Considering the historic body of knowledge, the increase of knowledge leads to a greater confidence with which one may draw conclusions from all the information and details made available. In the field of study where even the tiniest details may effect for certain facts are perceived and interpreted, it is crucial that one makes all the effort to obtain all the knowledge he or she can before jumping to conclusions. The more knowledge is available to test certain historian’s assumption about what has happened at the given place on the given day, the stronger is one’s confidence that he or she has made the right conclusion.
For instance, identifying one plausible but limited explanation of what caused the Great Depression may be a simple, elegant, and appealing way to explain this phenomenon. However, identifying one possible cause and attempting to explain everything by appealing to this single cause may in fact cast doubt on the quality of this explanation as sooner or later historians, social scientists, and the general public will inevitably spot certain inconsistencies between the known facts and this simple explanation. Instead, accounting for all the known facts and details when trying to explain the Great Depression will increase the confidence associated with this conclusion. Hence, when it comes to history, the increase of knowledge actually allows the historians to draw better-informed conclusions and to build confidence regarding their accuracy.
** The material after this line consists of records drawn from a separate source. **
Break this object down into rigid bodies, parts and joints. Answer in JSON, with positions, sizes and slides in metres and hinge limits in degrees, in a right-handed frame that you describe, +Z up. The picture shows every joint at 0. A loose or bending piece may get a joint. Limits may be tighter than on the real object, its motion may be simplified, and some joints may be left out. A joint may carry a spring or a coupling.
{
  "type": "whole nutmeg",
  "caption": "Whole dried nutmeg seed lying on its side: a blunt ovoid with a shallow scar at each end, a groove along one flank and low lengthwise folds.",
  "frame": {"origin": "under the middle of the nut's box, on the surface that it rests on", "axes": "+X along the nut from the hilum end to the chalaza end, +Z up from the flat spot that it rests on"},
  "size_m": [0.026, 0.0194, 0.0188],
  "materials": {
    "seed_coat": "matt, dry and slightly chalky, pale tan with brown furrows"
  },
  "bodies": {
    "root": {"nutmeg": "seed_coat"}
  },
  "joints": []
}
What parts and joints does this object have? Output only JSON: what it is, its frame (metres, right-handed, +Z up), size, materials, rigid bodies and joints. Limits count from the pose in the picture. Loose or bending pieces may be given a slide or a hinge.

Some might argue that the increase of knowledge might cast doubt on what is already known because the new facts inevitably introduce a new point of view on the old issues. I have to admit that this statement might prove true but only if one is set up for protecting the old or traditional account of historical events and not for reaching accurate knowledge. Historians may feel that what they already know about some event or about a certain period in history is shaken with the revealing of new facts. However, honest historians who are dedicated to restoring an objective account of the past would view this new knowledge as an opportunity to reconsider certain conclusions and present the world with a more accurate interpretation of the past events. They would not treat the new knowledge with hostility as if it ruins something they created. After all, the scholarly study of history is aimed at reaching truth and objectivity, not at creating persuasive stories people would believe in.
In the case of the religious body of knowledge, the increase of knowledge also does not necessarily lead to doubt. Instead, for a person with strong faith, all new knowledge offers an opportunity to widen their understanding of God and His ways. Each new fact about the world around me helps to strengthen my faith by offering the chance to reason and contemplate in search of an explanation that would be consistent with my religious worldview. If anything, my religious upbringing encourages being curious and open-minded about the world around me, even if certain subjects I dwell on may seem contradictory to how Christianity views the world. In the end, my beliefs stay unshaken and even get stronger as I gain new knowledge.
Critics might argue that gaining new knowledge may lead one to abandon his religious beliefs. I have to admit that this may be true for some people, especially for those for whom their religious beliefs represent merely a convenient worldview they adopted from their parents or some other significant others. However, for the person who consciously and honestly believes, new knowledge rarely contradicts his faith. In the end, confident faith always allows one to be open to other intellectual experiences while remaining strong and unshaken at the same time.
In the world that is obsessed with knowledge and information, the doubt does not increase with knowledge. On the contrary, we are constantly pursuing new knowledge and dwell on matters we know little about to be confident in the conclusions and decisions we make. We value the security offered by the sense of confidence and therefore we look to find out everything we can about a certain thing to have some real, objective support for this confidence. Equipped with powerful learning approaches and tools of the modern world, we look to know as much as we can about the topics of interest precisely to build confidence in our knowledge and understanding as accurate knowledge is the biggest asset in the modern world. Perhaps, in the time of JW von Goethe certain people did derive power and influence out of people’s confidence in the limited knowledge they had which could have been shaken by any new piece of knowledge they obtained. Yet, in today’s world, this approach is neither possible nor successful as knowledge is more accessible and valuable than ever. Therefore, considering the state of affairs in today’s world it is difficult to agree that doubt increases with knowledge.
Drawing conclusions, the claim the knowledge increases doubt does not stand up to a critical exploration of its relevance to history and religions body knowledge. In history, the more knowledge is available regarding a certain matter, the more confident the scholar can be about the conclusions he reaches. Hence, knowledge increases confidence and helps to safeguard certain conclusions from doubt. In the case of religion, too, knowledge does not necessarily shake one’s beliefs. Instead, it may help with building confidence in one’s faith, as it is true for myself. Overall, today is not the time to avoid increasing one’s knowledge because of the fears of doubt, but it is high time to seek new knowledge to obtain confidence in what we know and understand.